After the calculation of the DV, or defrost temperature split, has been made, the YES exit of block 52 is taken and decision or inquiry block 53 is entered to inquire whether defrost relay 38 is on or energized, namely, whether the heat pump is already in the defrost mode. This logic step is needed during defrost, as will be explained later. In effect, block 53 determines whether the system is already in the defrost mode. During defrosting, the microcomputer continuously cycles through its routine and, if thermostat 36 continuously calls for heat, blocks 45 and 52 will continue issuing YES answers throughout the defrost mode as well as the heating mode.
Since the system has recently powered up and the DV has been calculated, there has been insufficient time for frost to build up so that the defrost relay will be off and decision block 54 will be entered, from the NO exit of block 53, to determine if there has been at least fifteen minutes of elapsed time since the end of the last defrost. At this time the control system will show no previous defrost, since at power up there is no stored information or history relative to a previous defrost. Hence, the NO exit of inquiry block 54 will be taken to the block 56 which effectively decides whether the present temperature difference between the outdoor temperature and the liquid line temperature plus 1° is less than the old difference at the calculation time. Block 56 inquires whether the ODT minus the LLT plus 1° is smaller than the ODT' minus the LLT', ODT' and LLT' being the values of the outdoor and liquid line temperatures used in calculating the DV and stored at the time of the calculation. In this way, block 56 determines if the current ODT-LLT temperature split is decreasing by at least 1° from when the DV was calculated. The inclusion of block 56 in the routine compensates for a change in weather conditions where the outdoor temperature is decreasing.

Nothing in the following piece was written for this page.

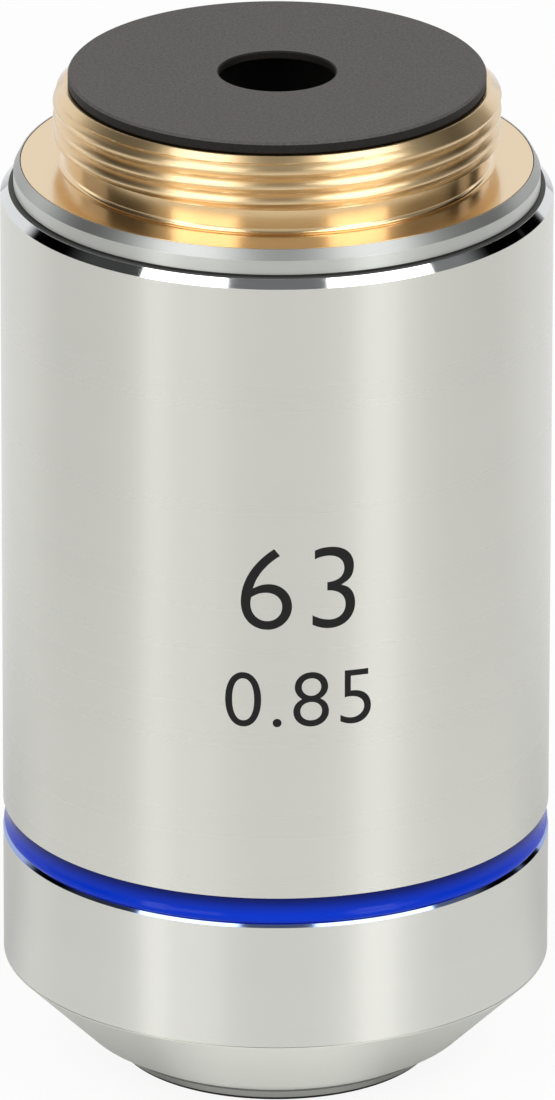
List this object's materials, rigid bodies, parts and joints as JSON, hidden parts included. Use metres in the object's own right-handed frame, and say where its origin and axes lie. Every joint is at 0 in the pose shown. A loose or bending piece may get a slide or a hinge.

Since the control system has only been operating about ten minutes since power up, weather conditions probably have not changed sufficiently to produce a YES in block 56, so the NO exit of that block will be taken to block 57 which determines if the present liquid line temperature has increased by at least 1.5° from the liquid line temperature stored at the calculation of the DV. An increasing LLT indicates that weather conditions have changed, since normally as frost builds up on the outdoor coil the LLT decreases. By detecting a significant increase in the LLT, the control system will compensate for an increase in the outdoor wet bulb temperature. Once again, inasmuch as the system has been functioning only about ten minutes following power up, the weather conditions probably have not changed enough to result in a YES answer from block 57, the NO exit thus being taken to block 48. From that block, block 51 is entered and exited to the defrost off block 49. Hence, during this period following power up the routine will continue to cycle through the logic sequence comprising only blocks 44, 45, 52, 53, 54, 56, 57, 48, 51 and 49.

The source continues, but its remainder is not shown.